College of Veterinary Medicine
The Center for Animal Health and Food Safety (CAHFS) at the University of Minnesota has access to both human and animal (cattle, swine, and poultry) Campylobacter and Salmonella isolates, and is deeply involved in work on foodborne zoonoses and antimicrobial resistance (AMR), looking for determinants associated with the emergence and persistence of certain zoonotic strains and AMR phenomena in humans, animals and the food chain in the U.S. Moreover, CAHFS is collaborating with European institutions enabling the comparison of similar collections of isolates with the purpose of gaining valuable insights on the potential causes and impact that the persistence of specific clones of resistant strains will have for the U.S. An ongoing research carried out at CAHFS has suggested a potential European origin of certain epidemic clones thus involving inter-continental transmission.

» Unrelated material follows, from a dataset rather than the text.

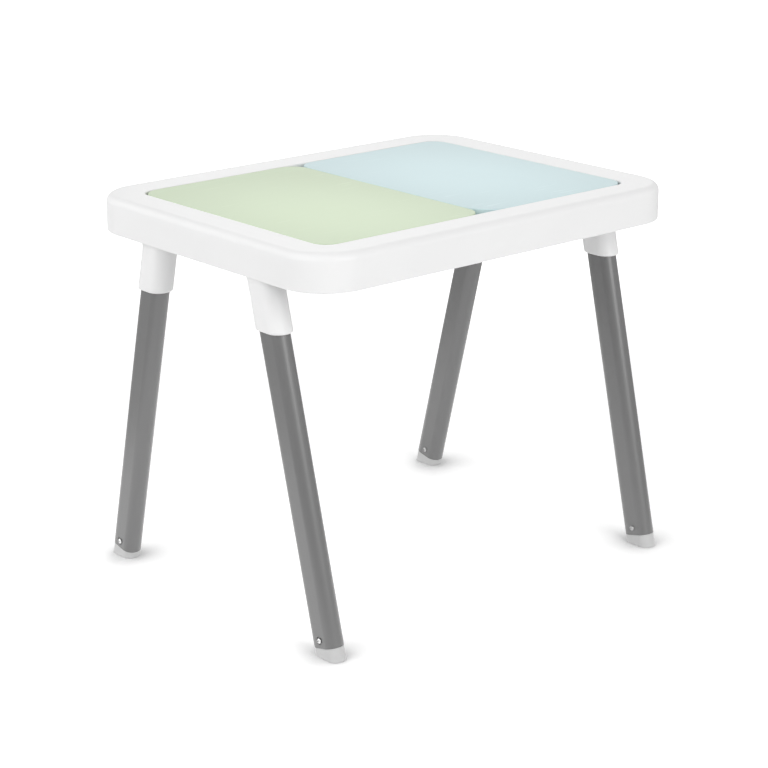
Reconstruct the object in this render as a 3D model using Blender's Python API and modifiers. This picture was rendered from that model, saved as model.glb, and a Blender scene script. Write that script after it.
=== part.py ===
"""A child's sensory table: a moulded frame on four splayed legs, two lift-out bins and their two flush lids.

Metres, +Z up, the floor at z = 0, the long side along X and the front at -Y.
"""

import math

import bmesh
import bpy
from mathutils import Matrix, Vector

# Whole table
TABLE_HEIGHT = 0.500
FRAME_LENGTH = 0.606
FRAME_WIDTH = 0.462
GAP = 0.0003  # left between pieces that touch on the real table

# Frame moulding
FRAME_DEPTH = 0.047
FRAME_CORNER = 0.063
FRAME_WALL = 0.003
SHOULDER_ROUND = 0.0105
LOWER_EDGE_ROUND = 0.0015
RIM_FLAT = 0.006  # between the shoulder and the start of the rim's slope
RIM_DROP = 0.0012  # how far the rim slopes down towards the opening
RIM_AT_ENDS = 0.0485
RIM_AT_SIDES = 0.0467
OPENING_CORNER = 0.020
OPENING_EDGE_ROUND = 0.002
LEDGE_WIDTH = 0.0105
LEDGE_THICKNESS = 0.003
INNER_WALL_RISE = 0.009  # from the apron's lower edge up to the inner wall's
CROSS_RAIL_WIDTH = 0.030
CROSS_RIB_THICKNESS = 0.0035
CROSS_RIB_DEPTH = 0.012
CHANNEL_RIB_THICKNESS = 0.002
CHANNEL_RIB_DEPTH = 0.022
CHANNEL_RIB_PITCH = 0.090

# Leg sockets, moulded with the frame
SOCKET_INSET = 0.02375  # from the frame's end to the socket's middle, at the apron's lower edge
SOCKET_SPAN_Y = 0.210
SOCKET_WALL = 0.0042
SOCKET_DROP = 0.0646
SOCKET_LIP_ROUND = 0.0026
SOCKET_FIT = 0.00035
FLARE = 0.0025  # how far the socket's outer face comes out below the apron
FLARE_HEIGHT = 0.010
FLARE_JOIN_RISE = 0.004  # above the apron's edge, where the socket comes out to meet its wall
WEB_THICKNESS = 0.0025
WEB_SPREAD = 0.030
SCREW_BOSS = 0.011

# Legs
FOOT_LEAN_IN = 0.00475  # how far the foot stands inside its socket, along X
FOOT_SPAN_Y = 0.430
TUBE_THICKNESS = 0.0265
TUBE_WIDTH = 0.041
TUBE_CORNER = 0.0125
TUBE_WALL = 0.0015
TUBE_END_RISE = 0.0143
PLUG_FLANGE = 0.002
PLUG_LENGTH = 0.034
PLUG_ROOF = 0.0045
FOOT_PLUG_LENGTH = 0.032
FOOT_INSET = 0.0003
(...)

The objective of this research will be to use whole genome sequencing (WGS) information of isolates coming foodborne bacterial pathogens (Campylobacter, Salmonella, and Escherichia coli) recovered from human and animal origin from Europe and the U.S. to perform source attribution modeling studies that could help to determine the most likely sources of infection of certain emerging zoonotic pathogens. The research will include analyses of hundreds of WGS of bacterial isolates collected in the U.S. and Europe. The researchers use the raw reads alignments for reconstructing phylogenies, and use the genome assemblies for detection of different genetic characteristics, such as antimicrobial resistance genes and virulence factors. Moreover, time-scaled phylogeny reconstruction for certain pathogens will be applied using Bayesian Evolutionary Analysis Sampling Trees (BEAST) platform. This platform requires running multiple models with long Markov chain Monte Carlo (MCMC) chains, which can be computationally demanding.